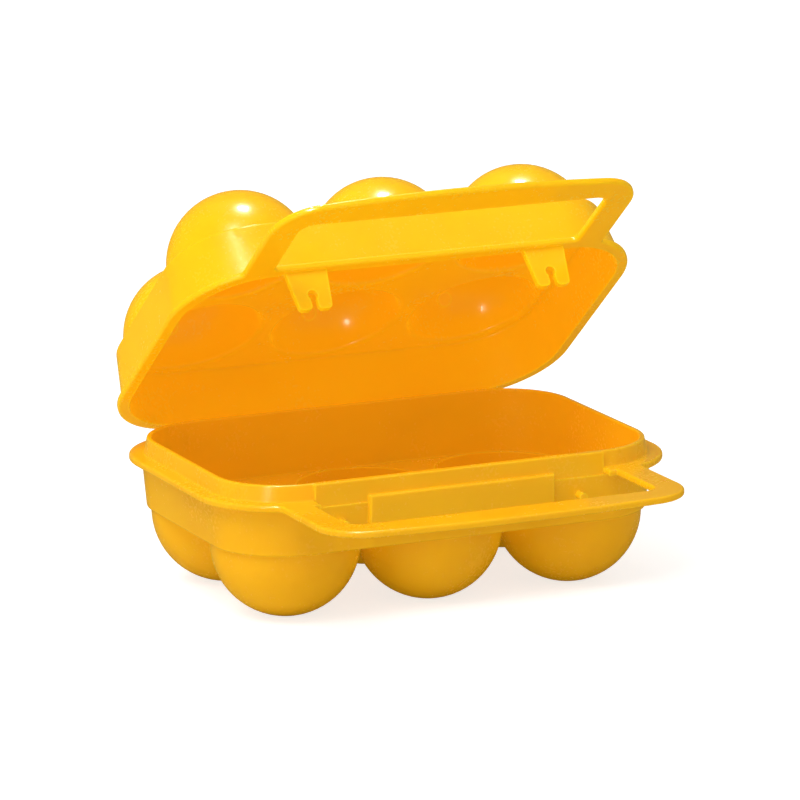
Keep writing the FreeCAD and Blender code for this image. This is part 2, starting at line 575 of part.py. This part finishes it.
def lid():
    """The upper half: wall, six domes, rim flange, handle, two latch tabs and two hinge knuckles."""
    body = document.addObject("PartDesign::Body", "lid")
    plate(body, "lid_low", [
        ("-window_half", "-window_front", "window_corner"), ("window_half", "-window_front", "window_corner"),
        ("window_half", "-flange_out_y", "handle_root"), ("-window_half", "-flange_out_y", "handle_root")])

    wall = loft(body, "wall", plan_sketch(body, "wall_foot", "lid_out", "lid_flange_top"),
                plan_sketch(body, "wall_head", "lid_shoulder_out", "lid_shoulder"))
    shoulder = value("lid_shoulder")
    fillet(body, "shoulder_round_lid", wall, lambda e: lies(e, "z", shoulder), "edge_round")
    ball(body, "dome", "dome_radius", "dome_centre", "ceiling", "dome_top",
         flare="foot_round", deck="lid_shoulder")
    gate_plan = new_sketch(body, "gate_outline", "XY_Plane", "gate_low", across="first_column", up="-row")
    ring = gate_plan.addGeometry(Part.Circle(FreeCAD.Vector(0, 0, 0), FreeCAD.Vector(0, 0, 1), 1), False)
    gate_plan.addConstraint(Sketcher.Constraint("Coincident", ring, 3, -1, 1))
    drive(gate_plan, "Radius", (ring,), "gate_radius")
    gate = pad(body, "gate", gate_plan, "gate_rise")
    repeat(body, "gates", gate, (("X_Axis", 3, "two_pitches"), ("Y_Axis", 2, "cup_pitch")))
    arm = new_sketch(body, "arm_profile", "YZ_Plane", "knuckle_start")
    inside, outside, head = value("arm_in"), value("arm_out"), value("lid_middle_y")
    axis_y, axis_z, radius = value("hinge_y"), value("hinge_z"), value("knuckle_radius")
    low, top = value("lid_low"), value("lid_flange_top")
    inside_foot = axis_z + math.sqrt(radius ** 2 - (inside - axis_y) ** 2)
    outside_foot = axis_z + math.sqrt(radius ** 2 - (outside - axis_y) ** 2)
    bore = pin_boss(arm, [
        ((head, top), (outside, top)), ((outside, top), (outside, outside_foot)),
        ((outside, outside_foot), (axis_y, axis_z - radius), (inside, inside_foot)),
        ((inside, inside_foot), (inside, low)), ((inside, low), (head, low)), ((head, low), (head, top))],
        2, set(), [("DistanceX", 0, "lid_middle_y"), ("DistanceY", 0, "lid_flange_top"),
                   ("DistanceX", 1, "arm_out"), ("DistanceY", 1, "lid_flange_top"),
                   ("DistanceX", 2, "arm_out"), ("DistanceX", 3, "arm_in"), ("DistanceX", 4, "arm_in"),
                   ("DistanceY", 4, "lid_low"), ("DistanceX", 5, "lid_middle_y"),
                   ("DistanceY", 5, "lid_low")])
    drive(arm, "Radius", (bore,), "knuckle_bore")
    mirror(body, "both_arms", [pad(body, "hinge_arm", arm, "knuckle_width")])

    tab = new_sketch(body, "tab_outline", "XZ_Plane", "tab_y")
    near, far, tip_near, tip_far = (value(n) for n in ("tab_near", "tab_far", "tip_near", "tip_far"))
    root, tip = value("lid_flange_middle"), value("tab_tip")
    placed = run(tab, [((near, root), (tip_near, tip)), ((tip_near, tip), (tip_far, tip)),
                       ((tip_far, tip), (far, root)), ((far, root), (near, root))])
    for piece in (1, 3):
        tab.addConstraint(Sketcher.Constraint("Horizontal", placed[piece][0]))
    for piece, cell in enumerate(("tab_near", "tip_near", "tip_far", "tab_far")):
        drive(tab, "DistanceX", placed[piece][:2], cell)
    drive(tab, "DistanceY", placed[0][:2], "lid_flange_middle")
    drive(tab, "DistanceY", placed[1][:2], "tab_tip")
    tab_pad = pad(body, "latch_tab", tab, "tab_wall")
    keyhole = new_sketch(body, "keyhole_outline", "XZ_Plane", "tab_y")
    x, z, hole = value("latch_x"), value("latch_z"), value("keyhole_radius")
    left, right, bottom = value("throat_near"), value("throat_far"), value("keyhole_low")
    throat = z - math.sqrt(hole ** 2 - (right - x) ** 2)
    placed = run(keyhole, [((right, throat), (x, z + hole), (left, throat)), ((left, throat), (left, bottom)),
                           ((left, bottom), (right, bottom)), ((right, bottom), (right, throat))])
    for piece, kind in ((1, "Vertical"), (2, "Horizontal"), (3, "Vertical")):
        keyhole.addConstraint(Sketcher.Constraint(kind, placed[piece][0]))
    drive(keyhole, "DistanceX", (placed[0][0], 3), "latch_x")
    drive(keyhole, "DistanceY", (placed[0][0], 3), "latch_z")
    drive(keyhole, "Radius", (placed[0][0],), "keyhole_radius")
    drive(keyhole, "DistanceX", placed[1][:2], "throat_near")
    drive(keyhole, "DistanceX", placed[3][:2], "throat_far")
    drive(keyhole, "DistanceY", placed[2][:2], "keyhole_low")
    slot = pad(body, "keyhole", keyhole, "tab_wall", cut=True)
    slot.Reversed = True
    tabs = mirror(body, "both_tabs", [tab_pad, slot])

    def finger_end(edge):
        return len(edge.Vertexes) == 2 and lies(edge, "z", tip) and edge.BoundBox.XLength < 1e-3

    fillet(body, "finger_rounds", tabs, finger_end, "tab_round")

    inside = loft(body, "inside_lid", plan_sketch(body, "rim_plan", "lid_in", "lid_low"),
                  plan_sketch(body, "ceiling_plan", "ceiling_in", "ceiling"), cut=True)
    ceiling = value("ceiling")
    fillet(body, "ceiling_round", inside, lambda e: lies(e, "z", ceiling), "ceiling_edge")
    ball(body, "dome_hollow", "dome_inner", "dome_centre", "lid_flange_top", "dome_inner_top", cut=True,
         flare="mouth_round", deck="ceiling")
    pip_plan = new_sketch(body, "pip_outline", "XY_Plane", "pip_z", across="first_column", up="pip_y")
    tilted = pip_plan.AttachmentOffset
    tilted.Rotation = FreeCAD.Rotation(FreeCAD.Vector(1, 0, 0), -value("pip_angle"))
    pip_plan.AttachmentOffset = tilted
    circle = pip_plan.addGeometry(Part.Circle(FreeCAD.Vector(0, 0, 0), FreeCAD.Vector(0, 0, 1), 1), False)
    pip_plan.addConstraint(Sketcher.Constraint("Coincident", circle, 3, -1, 1))
    drive(pip_plan, "Radius", (circle,), "pip_radius")
    pip = pad(body, "pip", pip_plan, "pip_length")
    repeat(body, "pips", pip, (("X_Axis", 3, "two_pitches"), ("Y_Axis", 2, "cup_pitch")))
    return body


def hinge_pin(name, start):
    """A plain pin along the hinge axis, from the outside of one ear to the outside of the next."""
    body = document.addObject("PartDesign::Body", name)
    sketch = new_sketch(body, name + "_profile", "YZ_Plane", start)
    circle = sketch.addGeometry(
        Part.Circle(FreeCAD.Vector(value("hinge_y"), value("hinge_z"), 0), FreeCAD.Vector(0, 0, 1), 1), False)
    drive(sketch, "DistanceX", (circle, 3), "hinge_y")
    drive(sketch, "DistanceY", (circle, 3), "hinge_z")
    drive(sketch, "Radius", (circle,), "pin_radius")
    pad(body, name + "_rod", sketch, "pin_length")
    return body


pieces = [
    tray(), lid(),
    hinge_pin("hinge_pin_right", "inner_ear"), hinge_pin("hinge_pin_left", "left_pin_start"),
]
document.recompute()

# The lid stands open: it turns about the hinge axis, its front rising.
axis_point = FreeCAD.Vector(0, value("hinge_y"), value("hinge_z"))
opening = FreeCAD.Rotation(FreeCAD.Vector(1, 0, 0), -value("lid_open"))
pieces[1].Placement = FreeCAD.Placement(FreeCAD.Vector(), opening, axis_point)
document.recompute()

for thing in document.Objects:
    if "Invalid" in thing.State or "Error" in thing.State:
        raise RuntimeError("%s did not recompute: %s" % (thing.Name, thing.State))
os.makedirs("parts", exist_ok=True)
for piece in pieces:
    shape = piece.Shape
    if shape.isNull() or not shape.isValid() or len(shape.Solids) != 1:
        raise RuntimeError("%s is not one valid solid" % piece.Label)
    shape.exportStep("parts/%s.step" % piece.Label)
    box = shape.optimalBoundingBox()
    print("%-16s %7.2f cm3  x %.1f..%.1f  y %.1f..%.1f  z %.1f..%.1f" % (
        piece.Label, shape.Volume / 1000, box.XMin, box.XMax, box.YMin, box.YMax, box.ZMin, box.ZMax))
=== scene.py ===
import math

import bmesh
import bpy
from mathutils import Matrix, Vector


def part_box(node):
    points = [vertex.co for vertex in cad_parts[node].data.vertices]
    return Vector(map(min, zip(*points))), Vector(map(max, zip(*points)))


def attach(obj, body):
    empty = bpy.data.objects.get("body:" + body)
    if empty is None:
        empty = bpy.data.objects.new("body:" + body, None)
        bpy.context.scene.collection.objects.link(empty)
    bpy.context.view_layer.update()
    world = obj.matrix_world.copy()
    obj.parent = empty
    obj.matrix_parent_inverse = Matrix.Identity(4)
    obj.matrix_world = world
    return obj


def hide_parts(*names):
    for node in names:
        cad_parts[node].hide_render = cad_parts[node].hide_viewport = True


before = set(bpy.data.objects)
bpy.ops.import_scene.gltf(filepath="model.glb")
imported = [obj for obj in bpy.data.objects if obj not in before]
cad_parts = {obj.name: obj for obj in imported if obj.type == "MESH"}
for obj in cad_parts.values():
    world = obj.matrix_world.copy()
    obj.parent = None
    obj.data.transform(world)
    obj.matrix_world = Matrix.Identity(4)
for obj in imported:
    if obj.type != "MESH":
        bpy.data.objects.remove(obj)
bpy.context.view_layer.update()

# Camera: a long lens that looks from a little above the handles and to their left, aimed at the heart of
# the open carrier, so that both handles, the latch tabs and the inside show.
scene = bpy.context.scene
aim = Vector((0.0018, 0.0, 0.0571))
camera_distance = 1.8254
camera_turn = math.radians(-24.11)
camera_rise = math.radians(12.81)
camera_roll = math.radians(-0.57)
camera_data = bpy.data.cameras.new("camera")
camera_data.lens = 262.8
camera_data.sensor_width = 36.0
camera_data.clip_end = 20.0
camera = bpy.data.objects.new("camera", camera_data)
scene.collection.objects.link(camera)
toward = Matrix.Rotation(camera_turn, 4, "Z") @ Matrix.Rotation(math.radians(90) - camera_rise, 4, "X")
camera.matrix_world = (Matrix.Translation(aim) @ toward @ Matrix.Translation((0, 0, camera_distance))
                       @ Matrix.Rotation(camera_roll, 4, "Z"))
scene.camera = camera

# Studio: a white table that runs on into a white room, a key light on the left, weaker lights behind and
# low on the left, and three small lamps that only put sparkle on the gloss. The gloss mirrors a darker
# table and room than the ones that light the carrier, as if dark cards stood round it.
scene.view_settings.view_transform = "Standard"
table_reach = 6.0
table_mesh = bpy.data.meshes.new("table_top")
table = bmesh.new()
bmesh.ops.create_grid(table, x_segments=1, y_segments=1, size=table_reach)
table.to_mesh(table_mesh)
table.free()
table_top = bpy.data.objects.new("table_top", table_mesh)
scene.collection.objects.link(table_top)


def by_ray(tree, kind, others, these):
    """One shader for a kind of ray, such as the camera's own, and another for all other rays."""
    ray = tree.nodes.new("ShaderNodeLightPath")
    choice = tree.nodes.new("ShaderNodeMixShader")
    tree.links.new(ray.outputs[kind], choice.inputs["Fac"])
    tree.links.new(others, choice.inputs[1])
    tree.links.new(these, choice.inputs[2])
    return choice.outputs["Shader"]


white = bpy.data.materials.new("white_table")
white.use_nodes = True
table_tree = white.node_tree
table_seen = table_tree.nodes["Principled BSDF"]
table_seen.inputs["Base Color"].default_value = (0.50, 0.50, 0.50, 1)
table_seen.inputs["Roughness"].default_value = 0.9
table_seen.inputs["Specular IOR Level"].default_value = 0.1
table_seen.inputs["Emission Color"].default_value = (1.0, 1.0, 1.0, 1)
table_seen.inputs["Emission Strength"].default_value = 0.72
table_lit = table_tree.nodes.new("ShaderNodeBsdfDiffuse")
table_lit.inputs["Color"].default_value = (0.66, 0.66, 0.66, 1)
table_mirrored = table_tree.nodes.new("ShaderNodeBsdfDiffuse")
table_mirrored.inputs["Color"].default_value = (0.26, 0.19, 0.08, 1)
unseen = by_ray(table_tree, "Is Glossy Ray", table_lit.outputs["BSDF"], table_mirrored.outputs["BSDF"])
surface = by_ray(table_tree, "Is Camera Ray", unseen, table_seen.outputs["BSDF"])
table_tree.links.new(surface, table_tree.nodes["Material Output"].inputs["Surface"])
table_mesh.materials.append(white)

world = bpy.data.worlds.new("white_room")
world.use_nodes = True
room_tree = world.node_tree
room_lit = room_tree.nodes["Background"]
room_lit.inputs["Color"].default_value = (1.0, 1.0, 1.0, 1)
room_lit.inputs["Strength"].default_value = 0.54
room_seen = room_tree.nodes.new("ShaderNodeBackground")
room_seen.inputs["Strength"].default_value = 1.1
room_mirrored = room_tree.nodes.new("ShaderNodeBackground")
room_mirrored.inputs["Color"].default_value = (1.0, 0.85, 0.6, 1)
room_mirrored.inputs["Strength"].default_value = 0.16
unseen = by_ray(room_tree, "Is Glossy Ray", room_lit.outputs["Background"],
                room_mirrored.outputs["Background"])
surface = by_ray(room_tree, "Is Camera Ray", unseen, room_seen.outputs["Background"])
room_tree.links.new(surface, room_tree.nodes["World Output"].inputs["Surface"])
scene.world = world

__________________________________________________

#### [WHAT YOU ARE ASKED TO DO]
The lines to quote run from the one containing "for thing in" to the one containing "before = set(bpy.data.objects)". Quote them exactly, with both of those lines, and nothing else.

#### [ANSWER]
for thing in document.Objects:
    if "Invalid" in thing.State or "Error" in thing.State:
        raise RuntimeError("%s did not recompute: %s" % (thing.Name, thing.State))
os.makedirs("parts", exist_ok=True)
for piece in pieces:
    shape = piece.Shape
    if shape.isNull() or not shape.isValid() or len(shape.Solids) != 1:
        raise RuntimeError("%s is not one valid solid" % piece.Label)
    shape.exportStep("parts/%s.step" % piece.Label)
    box = shape.optimalBoundingBox()
    print("%-16s %7.2f cm3  x %.1f..%.1f  y %.1f..%.1f  z %.1f..%.1f" % (
        piece.Label, shape.Volume / 1000, box.XMin, box.XMax, box.YMin, box.YMax, box.ZMin, box.ZMax))
=== scene.py ===
import math

import bmesh
import bpy
from mathutils import Matrix, Vector


def part_box(node):
    points = [vertex.co for vertex in cad_parts[node].data.vertices]
    return Vector(map(min, zip(*points))), Vector(map(max, zip(*points)))


def attach(obj, body):
    empty = bpy.data.objects.get("body:" + body)
    if empty is None:
        empty = bpy.data.objects.new("body:" + body, None)
        bpy.context.scene.collection.objects.link(empty)
    bpy.context.view_layer.update()
    world = obj.matrix_world.copy()
    obj.parent = empty
    obj.matrix_parent_inverse = Matrix.Identity(4)
    obj.matrix_world = world
    return obj


def hide_parts(*names):
    for node in names:
        cad_parts[node].hide_render = cad_parts[node].hide_viewport = True


before = set(bpy.data.objects)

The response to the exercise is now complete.